— start Dataset section —

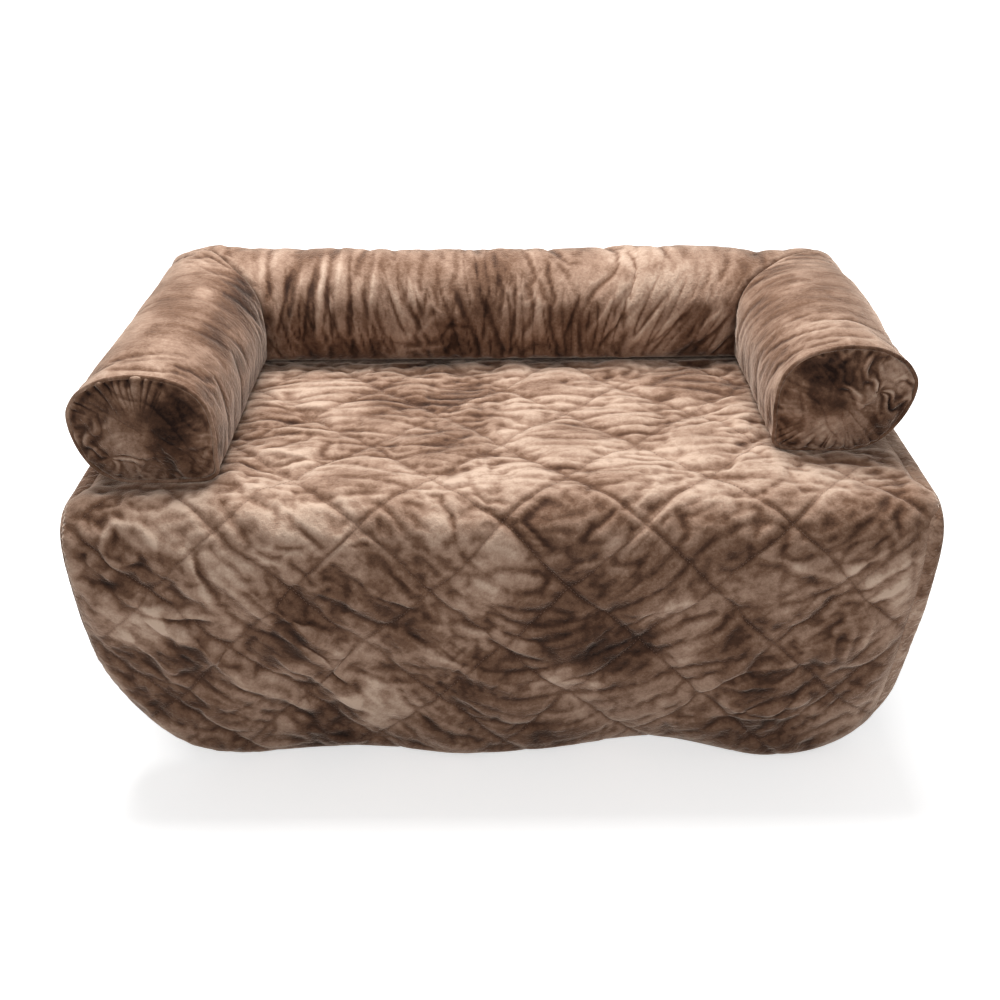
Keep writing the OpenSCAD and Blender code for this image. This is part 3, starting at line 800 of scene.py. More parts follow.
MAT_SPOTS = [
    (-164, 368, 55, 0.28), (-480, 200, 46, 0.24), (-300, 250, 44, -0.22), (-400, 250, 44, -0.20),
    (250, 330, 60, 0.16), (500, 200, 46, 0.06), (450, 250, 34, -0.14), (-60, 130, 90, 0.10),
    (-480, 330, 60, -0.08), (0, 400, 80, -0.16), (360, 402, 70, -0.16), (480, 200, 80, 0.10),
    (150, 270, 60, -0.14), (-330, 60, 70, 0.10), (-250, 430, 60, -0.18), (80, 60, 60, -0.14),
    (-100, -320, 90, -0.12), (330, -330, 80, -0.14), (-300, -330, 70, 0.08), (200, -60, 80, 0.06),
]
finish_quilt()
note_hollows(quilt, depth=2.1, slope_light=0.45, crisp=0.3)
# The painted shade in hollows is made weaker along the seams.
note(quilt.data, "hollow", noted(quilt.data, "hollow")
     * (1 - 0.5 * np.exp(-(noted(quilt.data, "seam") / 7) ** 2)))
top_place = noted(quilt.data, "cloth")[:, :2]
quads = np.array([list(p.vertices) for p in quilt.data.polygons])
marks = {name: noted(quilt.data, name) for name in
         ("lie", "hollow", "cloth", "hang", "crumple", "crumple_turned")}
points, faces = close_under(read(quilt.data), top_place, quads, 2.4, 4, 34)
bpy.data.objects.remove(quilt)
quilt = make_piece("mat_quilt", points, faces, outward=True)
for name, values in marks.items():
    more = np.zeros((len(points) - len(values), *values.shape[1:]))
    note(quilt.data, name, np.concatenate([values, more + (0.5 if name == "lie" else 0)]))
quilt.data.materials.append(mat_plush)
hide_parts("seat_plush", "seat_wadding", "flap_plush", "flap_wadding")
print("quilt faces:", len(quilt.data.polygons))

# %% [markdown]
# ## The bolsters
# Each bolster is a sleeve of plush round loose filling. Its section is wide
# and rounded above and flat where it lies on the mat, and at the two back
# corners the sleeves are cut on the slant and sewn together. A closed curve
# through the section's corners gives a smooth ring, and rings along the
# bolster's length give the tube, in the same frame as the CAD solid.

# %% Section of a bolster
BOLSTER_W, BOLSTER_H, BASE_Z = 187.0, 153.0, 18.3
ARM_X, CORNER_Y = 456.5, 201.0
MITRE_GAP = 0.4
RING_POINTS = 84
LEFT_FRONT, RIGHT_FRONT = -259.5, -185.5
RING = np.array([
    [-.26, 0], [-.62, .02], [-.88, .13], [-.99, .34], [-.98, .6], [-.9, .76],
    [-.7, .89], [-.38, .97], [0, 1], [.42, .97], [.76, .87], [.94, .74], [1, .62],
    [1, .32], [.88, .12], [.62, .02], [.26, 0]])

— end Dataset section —

What you are asked to do — Exactly reproduce the material above.

Reply to the exercise —
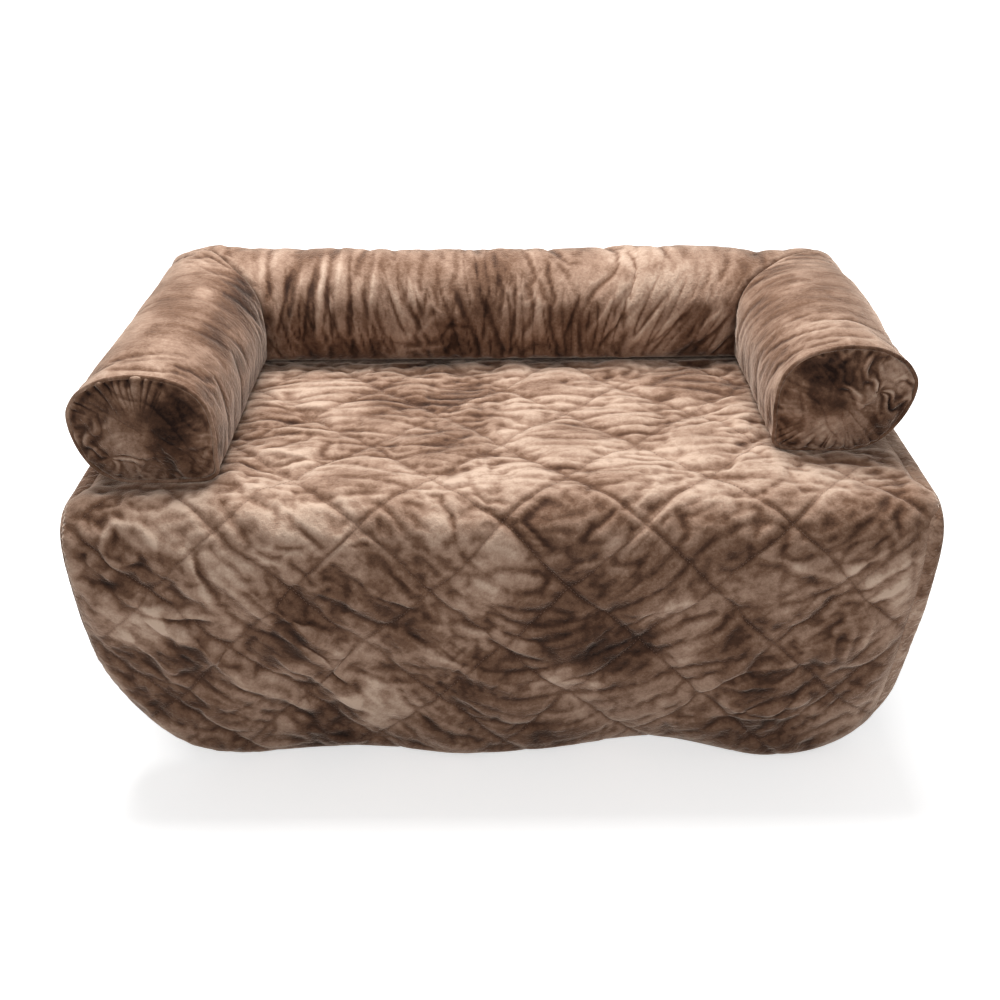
Keep writing the OpenSCAD and Blender code for this image. This is part 3, starting at line 800 of scene.py. More parts follow.
MAT_SPOTS = [
    (-164, 368, 55, 0.28), (-480, 200, 46, 0.24), (-300, 250, 44, -0.22), (-400, 250, 44, -0.20),
    (250, 330, 60, 0.16), (500, 200, 46, 0.06), (450, 250, 34, -0.14), (-60, 130, 90, 0.10),
    (-480, 330, 60, -0.08), (0, 400, 80, -0.16), (360, 402, 70, -0.16), (480, 200, 80, 0.10),
    (150, 270, 60, -0.14), (-330, 60, 70, 0.10), (-250, 430, 60, -0.18), (80, 60, 60, -0.14),
    (-100, -320, 90, -0.12), (330, -330, 80, -0.14), (-300, -330, 70, 0.08), (200, -60, 80, 0.06),
]
finish_quilt()
note_hollows(quilt, depth=2.1, slope_light=0.45, crisp=0.3)
# The painted shade in hollows is made weaker along the seams.
note(quilt.data, "hollow", noted(quilt.data, "hollow")
     * (1 - 0.5 * np.exp(-(noted(quilt.data, "seam") / 7) ** 2)))
top_place = noted(quilt.data, "cloth")[:, :2]
quads = np.array([list(p.vertices) for p in quilt.data.polygons])
marks = {name: noted(quilt.data, name) for name in
         ("lie", "hollow", "cloth", "hang", "crumple", "crumple_turned")}
points, faces = close_under(read(quilt.data), top_place, quads, 2.4, 4, 34)
bpy.data.objects.remove(quilt)
quilt = make_piece("mat_quilt", points, faces, outward=True)
for name, values in marks.items():
    more = np.zeros((len(points) - len(values), *values.shape[1:]))
    note(quilt.data, name, np.concatenate([values, more + (0.5 if name == "lie" else 0)]))
quilt.data.materials.append(mat_plush)
hide_parts("seat_plush", "seat_wadding", "flap_plush", "flap_wadding")
print("quilt faces:", len(quilt.data.polygons))

# %% [markdown]
# ## The bolsters
# Each bolster is a sleeve of plush round loose filling. Its section is wide
# and rounded above and flat where it lies on the mat, and at the two back
# corners the sleeves are cut on the slant and sewn together. A closed curve
# through the section's corners gives a smooth ring, and rings along the
# bolster's length give the tube, in the same frame as the CAD solid.

# %% Section of a bolster
BOLSTER_W, BOLSTER_H, BASE_Z = 187.0, 153.0, 18.3
ARM_X, CORNER_Y = 456.5, 201.0
MITRE_GAP = 0.4
RING_POINTS = 84
LEFT_FRONT, RIGHT_FRONT = -259.5, -185.5
RING = np.array([
    [-.26, 0], [-.62, .02], [-.88, .13], [-.99, .34], [-.98, .6], [-.9, .76],
    [-.7, .89], [-.38, .97], [0, 1], [.42, .97], [.76, .87], [.94, .74], [1, .62],
    [1, .32], [.88, .12], [.62, .02], [.26, 0]])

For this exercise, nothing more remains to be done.